# What is expected
Send back all the data below, exactly as given.
⁂
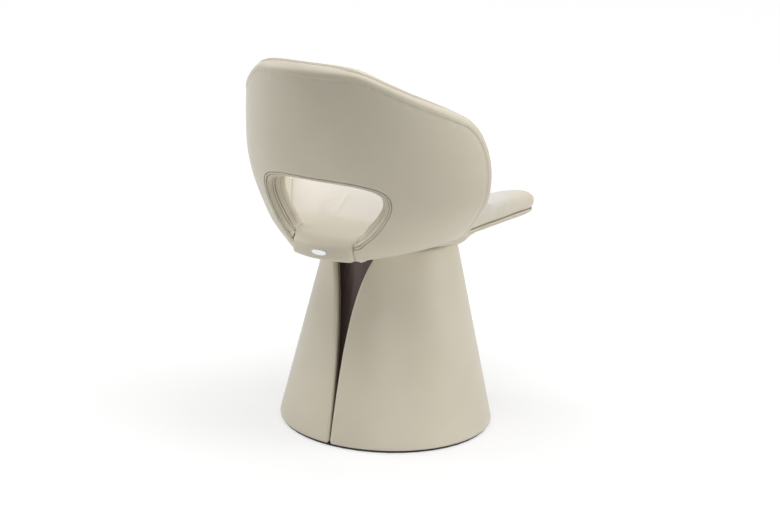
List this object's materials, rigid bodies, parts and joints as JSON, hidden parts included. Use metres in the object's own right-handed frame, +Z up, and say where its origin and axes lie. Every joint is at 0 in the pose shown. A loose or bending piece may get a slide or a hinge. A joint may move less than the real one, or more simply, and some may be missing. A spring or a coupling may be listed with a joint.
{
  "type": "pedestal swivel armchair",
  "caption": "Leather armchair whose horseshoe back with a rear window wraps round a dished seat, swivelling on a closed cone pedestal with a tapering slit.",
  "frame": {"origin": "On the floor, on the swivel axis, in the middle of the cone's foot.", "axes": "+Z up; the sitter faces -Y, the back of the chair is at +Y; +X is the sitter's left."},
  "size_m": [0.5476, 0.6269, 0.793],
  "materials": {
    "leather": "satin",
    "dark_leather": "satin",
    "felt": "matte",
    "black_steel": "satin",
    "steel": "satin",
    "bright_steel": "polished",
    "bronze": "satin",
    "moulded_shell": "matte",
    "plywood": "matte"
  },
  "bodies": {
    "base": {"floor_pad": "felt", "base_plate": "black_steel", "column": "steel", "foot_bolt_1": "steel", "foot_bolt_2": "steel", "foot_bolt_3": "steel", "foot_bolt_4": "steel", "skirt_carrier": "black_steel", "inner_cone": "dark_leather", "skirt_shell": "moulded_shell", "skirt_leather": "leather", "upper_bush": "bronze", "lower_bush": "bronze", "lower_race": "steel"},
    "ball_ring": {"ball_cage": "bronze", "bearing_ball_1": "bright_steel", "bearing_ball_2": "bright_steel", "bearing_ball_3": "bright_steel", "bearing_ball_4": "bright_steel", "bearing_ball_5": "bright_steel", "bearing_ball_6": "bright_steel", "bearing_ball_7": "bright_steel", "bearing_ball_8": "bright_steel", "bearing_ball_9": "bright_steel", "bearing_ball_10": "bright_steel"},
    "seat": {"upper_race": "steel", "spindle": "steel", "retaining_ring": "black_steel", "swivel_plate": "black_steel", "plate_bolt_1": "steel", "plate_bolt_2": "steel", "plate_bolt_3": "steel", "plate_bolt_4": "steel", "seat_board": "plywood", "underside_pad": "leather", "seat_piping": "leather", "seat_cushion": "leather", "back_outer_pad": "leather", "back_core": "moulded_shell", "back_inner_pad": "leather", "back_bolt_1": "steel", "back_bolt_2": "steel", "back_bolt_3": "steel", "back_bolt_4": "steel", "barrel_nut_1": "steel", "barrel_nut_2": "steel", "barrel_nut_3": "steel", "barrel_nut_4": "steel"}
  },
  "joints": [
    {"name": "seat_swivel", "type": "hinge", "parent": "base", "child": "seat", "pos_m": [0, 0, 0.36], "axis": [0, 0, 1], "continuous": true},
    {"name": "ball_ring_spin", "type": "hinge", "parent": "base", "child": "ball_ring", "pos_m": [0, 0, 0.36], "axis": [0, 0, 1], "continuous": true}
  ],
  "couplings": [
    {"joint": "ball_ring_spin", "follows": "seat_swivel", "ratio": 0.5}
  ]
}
⁂
# Answer to the problem
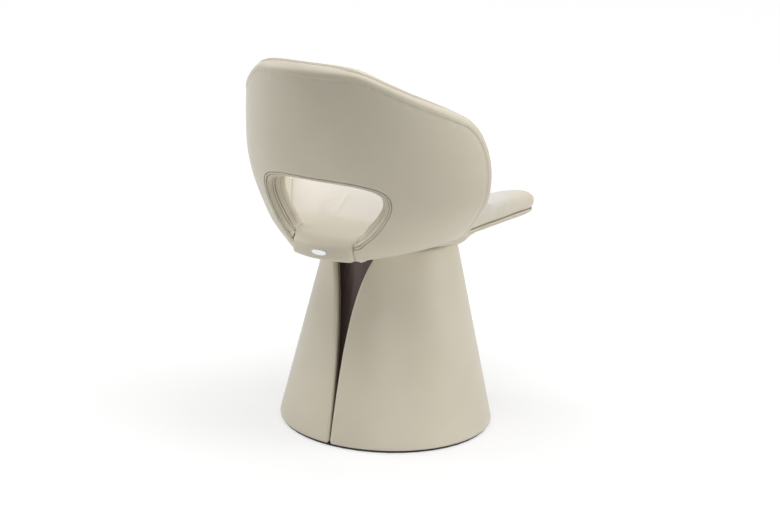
List this object's materials, rigid bodies, parts and joints as JSON, hidden parts included. Use metres in the object's own right-handed frame, +Z up, and say where its origin and axes lie. Every joint is at 0 in the pose shown. A loose or bending piece may get a slide or a hinge. A joint may move less than the real one, or more simply, and some may be missing. A spring or a coupling may be listed with a joint.
{
  "type": "pedestal swivel armchair",
  "caption": "Leather armchair whose horseshoe back with a rear window wraps round a dished seat, swivelling on a closed cone pedestal with a tapering slit.",
  "frame": {"origin": "On the floor, on the swivel axis, in the middle of the cone's foot.", "axes": "+Z up; the sitter faces -Y, the back of the chair is at +Y; +X is the sitter's left."},
  "size_m": [0.5476, 0.6269, 0.793],
  "materials": {
    "leather": "satin",
    "dark_leather": "satin",
    "felt": "matte",
    "black_steel": "satin",
    "steel": "satin",
    "bright_steel": "polished",
    "bronze": "satin",
    "moulded_shell": "matte",
    "plywood": "matte"
  },
  "bodies": {
    "base": {"floor_pad": "felt", "base_plate": "black_steel", "column": "steel", "foot_bolt_1": "steel", "foot_bolt_2": "steel", "foot_bolt_3": "steel", "foot_bolt_4": "steel", "skirt_carrier": "black_steel", "inner_cone": "dark_leather", "skirt_shell": "moulded_shell", "skirt_leather": "leather", "upper_bush": "bronze", "lower_bush": "bronze", "lower_race": "steel"},
    "ball_ring": {"ball_cage": "bronze", "bearing_ball_1": "bright_steel", "bearing_ball_2": "bright_steel", "bearing_ball_3": "bright_steel", "bearing_ball_4": "bright_steel", "bearing_ball_5": "bright_steel", "bearing_ball_6": "bright_steel", "bearing_ball_7": "bright_steel", "bearing_ball_8": "bright_steel", "bearing_ball_9": "bright_steel", "bearing_ball_10": "bright_steel"},
    "seat": {"upper_race": "steel", "spindle": "steel", "retaining_ring": "black_steel", "swivel_plate": "black_steel", "plate_bolt_1": "steel", "plate_bolt_2": "steel", "plate_bolt_3": "steel", "plate_bolt_4": "steel", "seat_board": "plywood", "underside_pad": "leather", "seat_piping": "leather", "seat_cushion": "leather", "back_outer_pad": "leather", "back_core": "moulded_shell", "back_inner_pad": "leather", "back_bolt_1": "steel", "back_bolt_2": "steel", "back_bolt_3": "steel", "back_bolt_4": "steel", "barrel_nut_1": "steel", "barrel_nut_2": "steel", "barrel_nut_3": "steel", "barrel_nut_4": "steel"}
  },
  "joints": [
    {"name": "seat_swivel", "type": "hinge", "parent": "base", "child": "seat", "pos_m": [0, 0, 0.36], "axis": [0, 0, 1], "continuous": true},
    {"name": "ball_ring_spin", "type": "hinge", "parent": "base", "child": "ball_ring", "pos_m": [0, 0, 0.36], "axis": [0, 0, 1], "continuous": true}
  ],
  "couplings": [
    {"joint": "ball_ring_spin", "follows": "seat_swivel", "ratio": 0.5}
  ]
}